That violence only ended 22 years ago and still permeates much of the mindset of a part of the populace on this rock in the Atlantic.
Our founding fathers and mothers, those for whom we have named streets and train stations and all in between, carried out acts of violence to achieve their political aims. A generation or two later, those who felt abandoned or threatened by the promise of the Irish Free State would wage their own campaigns of violence.
Now, with many people feeling that a United Ireland, for the first time in over 100 years, is a probability rather than a possibility, the nettle of those actions will have to be grasped – all of those actions – and with Sinn Féin in the position it is in, growing in popularity in the Republic and anchoring the Stormont Assembly, the party will have to lead much of that conversation.
That is what leads to much of the problem with Laois-Offaly TD Brian Stanley's tweet equating the Kilmichael and Warrenpoint ambushes.
We will have to ask ourselves the awkward questions about the propriety and justification of not just the worst of The Troubles but of the worst of the violence which founded our State as well.
And to do that require will require nuance and sensitivity. While we will all, as a nation, have to ask the questions about what makes one soldier a legitimate target in combat but not another, the final line of Mr Stanley's tweet "Pity for everyone they [the British Army] were such slow learners" was too flippant, too offhand. The families of those who died before and after Warrenpoint on both sides will have read that characterisation, a pity, with no small amount of anger. If a British MP had described Ballymurphy or Loughinisland as a "pity", there would be deserved anger here.

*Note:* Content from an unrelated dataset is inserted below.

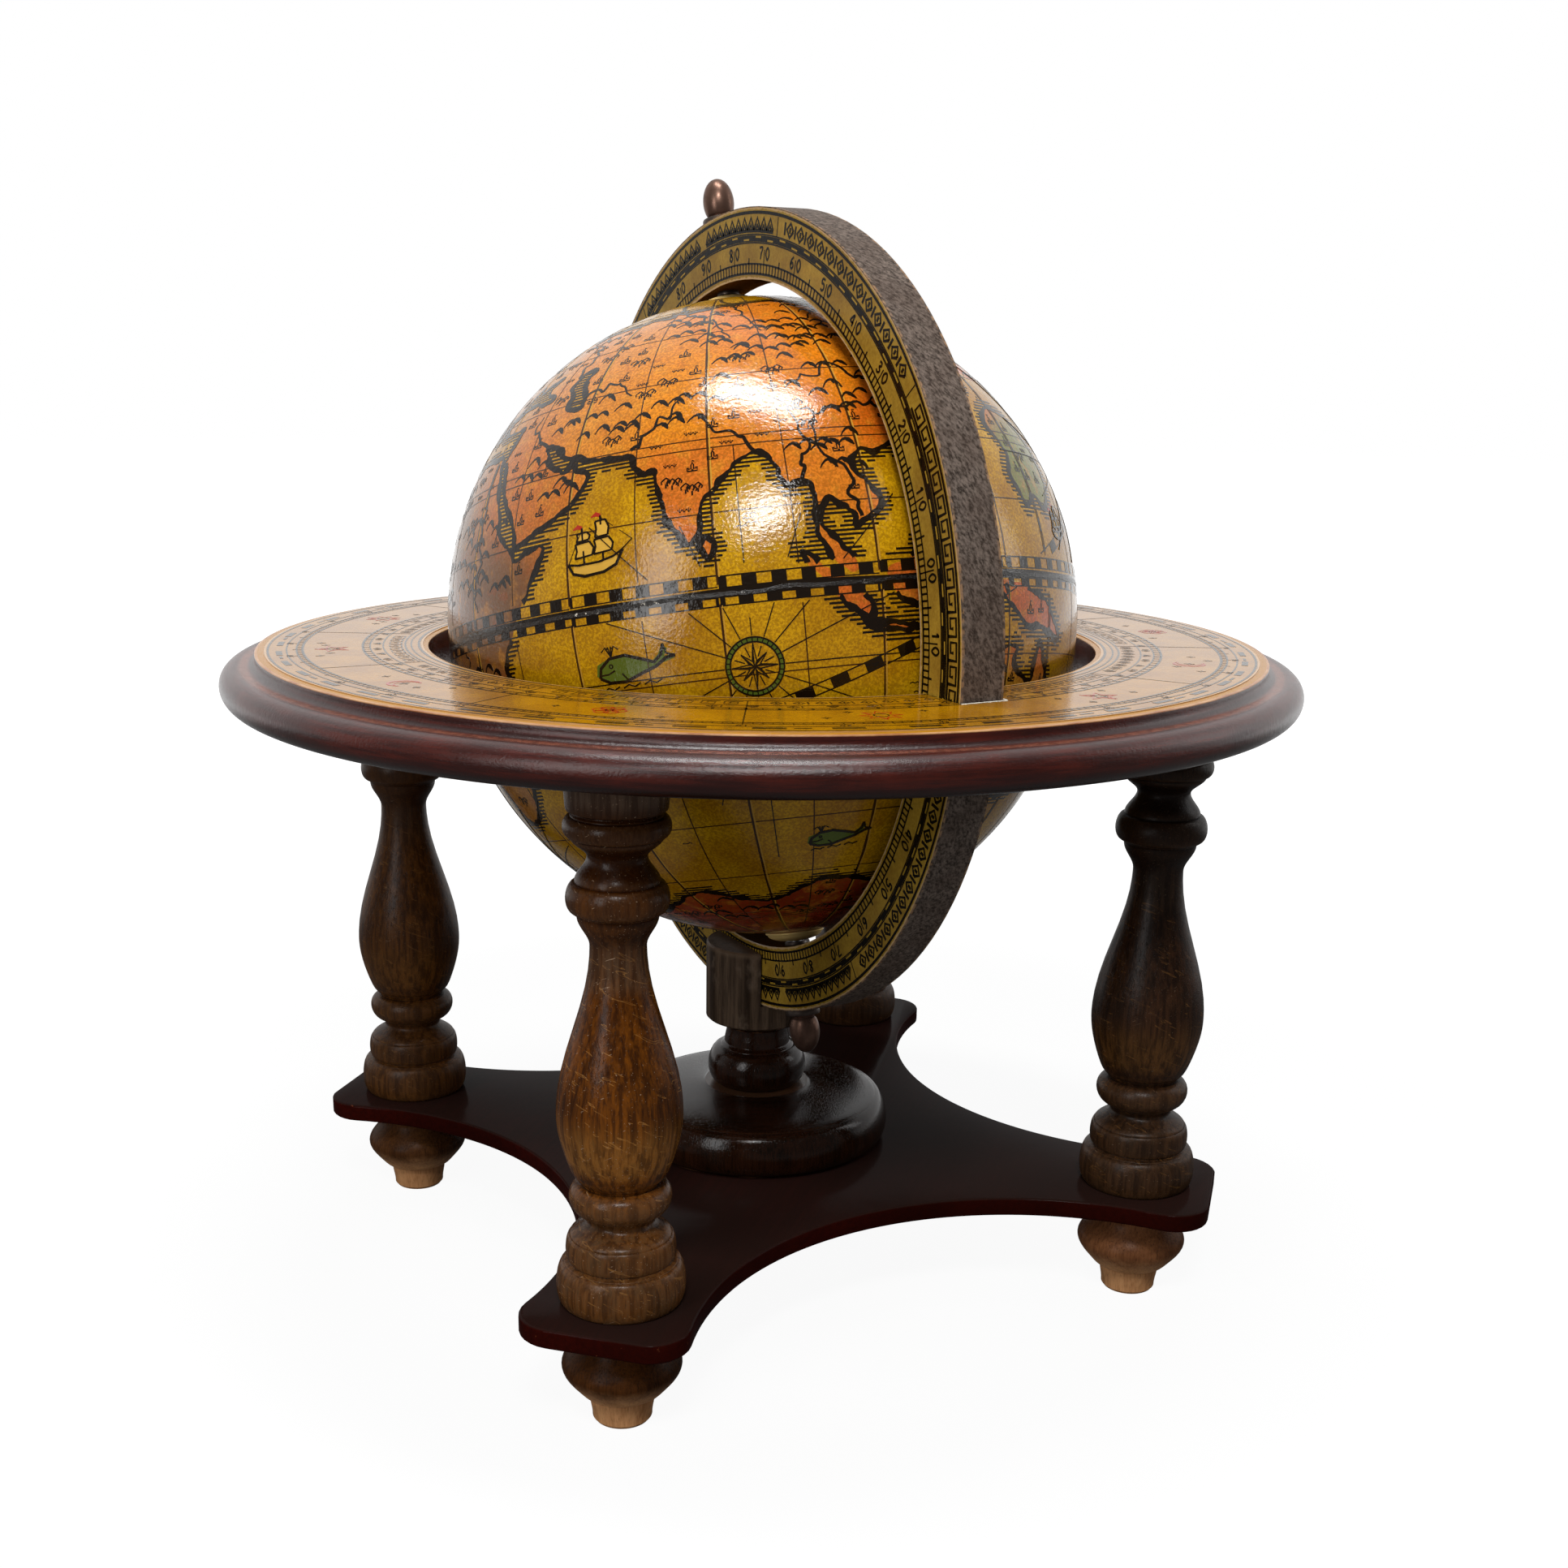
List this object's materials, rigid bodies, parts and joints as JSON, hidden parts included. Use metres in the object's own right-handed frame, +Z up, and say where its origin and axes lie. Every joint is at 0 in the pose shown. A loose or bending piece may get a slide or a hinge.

If Mr Stanley's party does want to unite Ireland, it knows that to be done peacefully, it must be done with consent from the Unionist side.
To do that means to moderate your language, particularly as a senior TD in the main opposition party in the Republic. Northern First Minister Arlene Foster said the tweet lacked "respect for victims", echoing much of the online reaction.
But as the reality of a border poll looms larger on the horizon, those who wish to see a United Ireland must begin speaking to those they would seek to unite, not at them or about them. A 32-county Ireland will be a more complex place than most of us are used to navigating. It will require more delicate handling, more moderated tones.
Sinn Fein TD Brian Stanley has now deleted his tweet glorifying the IRA murder of 18 people in 1979, how long will it be until the next time a Sinn Fein elected representative glorifies violence, and who will that representative be? Comment below with your predictions. pic.twitter.com/RdNoDs3Xqy
— Richard Garland (@richardtgarland) November 29, 2020
If Sinn Féin wants to lead that conversation, it must accept that a United Ireland will be won at the ballot box and won only by engaging in a meaningful conversation around reconciliation. It cannot have senior members flippantly throwing down the gauntlet to almost half of the North. Sinn Féin now enjoys record support because its TDs have taken to their task in the Dáil seriously – on housing, on health, on welfare – there is little to be gained by these kind of tweets.
For the party or the island.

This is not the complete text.